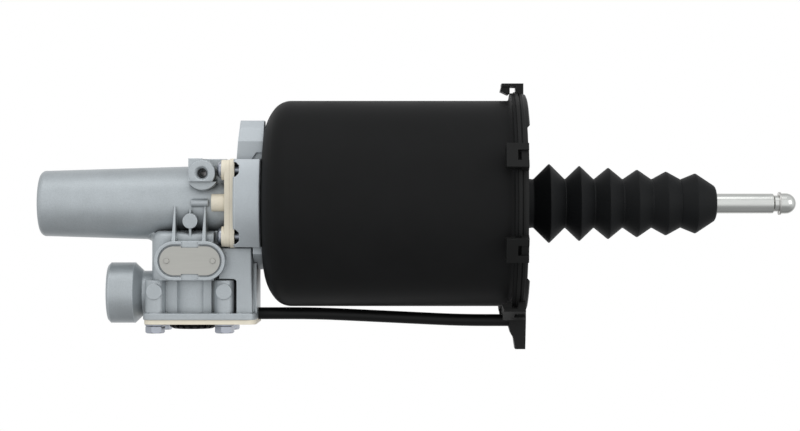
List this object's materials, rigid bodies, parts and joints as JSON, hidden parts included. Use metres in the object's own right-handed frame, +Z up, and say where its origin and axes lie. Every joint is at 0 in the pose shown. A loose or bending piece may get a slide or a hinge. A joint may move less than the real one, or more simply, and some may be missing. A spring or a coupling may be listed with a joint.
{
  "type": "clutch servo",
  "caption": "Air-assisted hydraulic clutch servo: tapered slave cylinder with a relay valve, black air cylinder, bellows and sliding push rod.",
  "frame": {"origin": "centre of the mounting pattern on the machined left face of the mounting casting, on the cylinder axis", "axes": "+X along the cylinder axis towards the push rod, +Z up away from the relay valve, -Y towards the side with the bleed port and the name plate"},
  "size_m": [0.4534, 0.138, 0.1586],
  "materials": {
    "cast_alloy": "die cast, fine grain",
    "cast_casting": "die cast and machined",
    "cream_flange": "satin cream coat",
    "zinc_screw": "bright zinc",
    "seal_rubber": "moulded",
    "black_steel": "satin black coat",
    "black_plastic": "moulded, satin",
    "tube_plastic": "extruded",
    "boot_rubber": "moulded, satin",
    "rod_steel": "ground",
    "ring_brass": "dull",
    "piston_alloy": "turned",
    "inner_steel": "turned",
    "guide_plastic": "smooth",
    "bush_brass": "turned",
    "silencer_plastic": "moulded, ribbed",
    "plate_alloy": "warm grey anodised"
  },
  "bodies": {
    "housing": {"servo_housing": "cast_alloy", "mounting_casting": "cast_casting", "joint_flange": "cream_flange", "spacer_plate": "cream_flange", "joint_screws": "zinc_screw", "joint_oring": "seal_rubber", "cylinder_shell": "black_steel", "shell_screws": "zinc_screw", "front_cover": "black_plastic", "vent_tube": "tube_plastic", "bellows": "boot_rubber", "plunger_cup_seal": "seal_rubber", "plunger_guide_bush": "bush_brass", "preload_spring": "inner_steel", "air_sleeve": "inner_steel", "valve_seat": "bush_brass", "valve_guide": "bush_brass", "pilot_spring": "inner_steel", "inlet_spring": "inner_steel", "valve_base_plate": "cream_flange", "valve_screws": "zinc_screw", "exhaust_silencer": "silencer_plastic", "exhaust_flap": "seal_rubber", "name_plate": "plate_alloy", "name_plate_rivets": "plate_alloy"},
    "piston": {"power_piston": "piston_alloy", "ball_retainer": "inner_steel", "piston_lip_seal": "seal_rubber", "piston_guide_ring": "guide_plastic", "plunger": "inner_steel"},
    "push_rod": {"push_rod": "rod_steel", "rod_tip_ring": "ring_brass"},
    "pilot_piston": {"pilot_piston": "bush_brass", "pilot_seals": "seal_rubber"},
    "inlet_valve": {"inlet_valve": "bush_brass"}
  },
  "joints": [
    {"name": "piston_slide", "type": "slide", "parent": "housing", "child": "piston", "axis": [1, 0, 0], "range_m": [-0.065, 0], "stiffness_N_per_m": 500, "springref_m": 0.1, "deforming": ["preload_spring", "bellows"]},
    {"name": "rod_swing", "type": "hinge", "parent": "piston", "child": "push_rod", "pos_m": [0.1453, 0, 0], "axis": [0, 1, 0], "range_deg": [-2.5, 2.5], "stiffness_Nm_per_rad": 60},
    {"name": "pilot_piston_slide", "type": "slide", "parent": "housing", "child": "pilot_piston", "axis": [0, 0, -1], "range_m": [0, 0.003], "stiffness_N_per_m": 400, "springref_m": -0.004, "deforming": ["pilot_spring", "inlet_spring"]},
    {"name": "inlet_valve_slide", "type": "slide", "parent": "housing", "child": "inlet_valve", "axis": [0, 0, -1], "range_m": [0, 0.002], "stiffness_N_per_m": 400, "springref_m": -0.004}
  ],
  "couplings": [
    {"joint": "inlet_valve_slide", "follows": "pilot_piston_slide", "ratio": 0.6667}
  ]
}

═══

Reproduce all the data word for word.

EXERCISE RESPONSE:
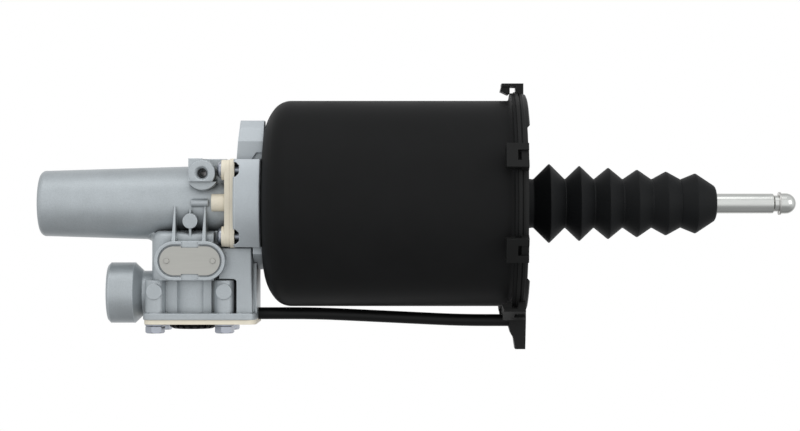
List this object's materials, rigid bodies, parts and joints as JSON, hidden parts included. Use metres in the object's own right-handed frame, +Z up, and say where its origin and axes lie. Every joint is at 0 in the pose shown. A loose or bending piece may get a slide or a hinge. A joint may move less than the real one, or more simply, and some may be missing. A spring or a coupling may be listed with a joint.
{
  "type": "clutch servo",
  "caption": "Air-assisted hydraulic clutch servo: tapered slave cylinder with a relay valve, black air cylinder, bellows and sliding push rod.",
  "frame": {"origin": "centre of the mounting pattern on the machined left face of the mounting casting, on the cylinder axis", "axes": "+X along the cylinder axis towards the push rod, +Z up away from the relay valve, -Y towards the side with the bleed port and the name plate"},
  "size_m": [0.4534, 0.138, 0.1586],
  "materials": {
    "cast_alloy": "die cast, fine grain",
    "cast_casting": "die cast and machined",
    "cream_flange": "satin cream coat",
    "zinc_screw": "bright zinc",
    "seal_rubber": "moulded",
    "black_steel": "satin black coat",
    "black_plastic": "moulded, satin",
    "tube_plastic": "extruded",
    "boot_rubber": "moulded, satin",
    "rod_steel": "ground",
    "ring_brass": "dull",
    "piston_alloy": "turned",
    "inner_steel": "turned",
    "guide_plastic": "smooth",
    "bush_brass": "turned",
    "silencer_plastic": "moulded, ribbed",
    "plate_alloy": "warm grey anodised"
  },
  "bodies": {
    "housing": {"servo_housing": "cast_alloy", "mounting_casting": "cast_casting", "joint_flange": "cream_flange", "spacer_plate": "cream_flange", "joint_screws": "zinc_screw", "joint_oring": "seal_rubber", "cylinder_shell": "black_steel", "shell_screws": "zinc_screw", "front_cover": "black_plastic", "vent_tube": "tube_plastic", "bellows": "boot_rubber", "plunger_cup_seal": "seal_rubber", "plunger_guide_bush": "bush_brass", "preload_spring": "inner_steel", "air_sleeve": "inner_steel", "valve_seat": "bush_brass", "valve_guide": "bush_brass", "pilot_spring": "inner_steel", "inlet_spring": "inner_steel", "valve_base_plate": "cream_flange", "valve_screws": "zinc_screw", "exhaust_silencer": "silencer_plastic", "exhaust_flap": "seal_rubber", "name_plate": "plate_alloy", "name_plate_rivets": "plate_alloy"},
    "piston": {"power_piston": "piston_alloy", "ball_retainer": "inner_steel", "piston_lip_seal": "seal_rubber", "piston_guide_ring": "guide_plastic", "plunger": "inner_steel"},
    "push_rod": {"push_rod": "rod_steel", "rod_tip_ring": "ring_brass"},
    "pilot_piston": {"pilot_piston": "bush_brass", "pilot_seals": "seal_rubber"},
    "inlet_valve": {"inlet_valve": "bush_brass"}
  },
  "joints": [
    {"name": "piston_slide", "type": "slide", "parent": "housing", "child": "piston", "axis": [1, 0, 0], "range_m": [-0.065, 0], "stiffness_N_per_m": 500, "springref_m": 0.1, "deforming": ["preload_spring", "bellows"]},
    {"name": "rod_swing", "type": "hinge", "parent": "piston", "child": "push_rod", "pos_m": [0.1453, 0, 0], "axis": [0, 1, 0], "range_deg": [-2.5, 2.5], "stiffness_Nm_per_rad": 60},
    {"name": "pilot_piston_slide", "type": "slide", "parent": "housing", "child": "pilot_piston", "axis": [0, 0, -1], "range_m": [0, 0.003], "stiffness_N_per_m": 400, "springref_m": -0.004, "deforming": ["pilot_spring", "inlet_spring"]},
    {"name": "inlet_valve_slide", "type": "slide", "parent": "housing", "child": "inlet_valve", "axis": [0, 0, -1], "range_m": [0, 0.002], "stiffness_N_per_m": 400, "springref_m": -0.004}
  ],
  "couplings": [
    {"joint": "inlet_valve_slide", "follows": "pilot_piston_slide", "ratio": 0.6667}
  ]
}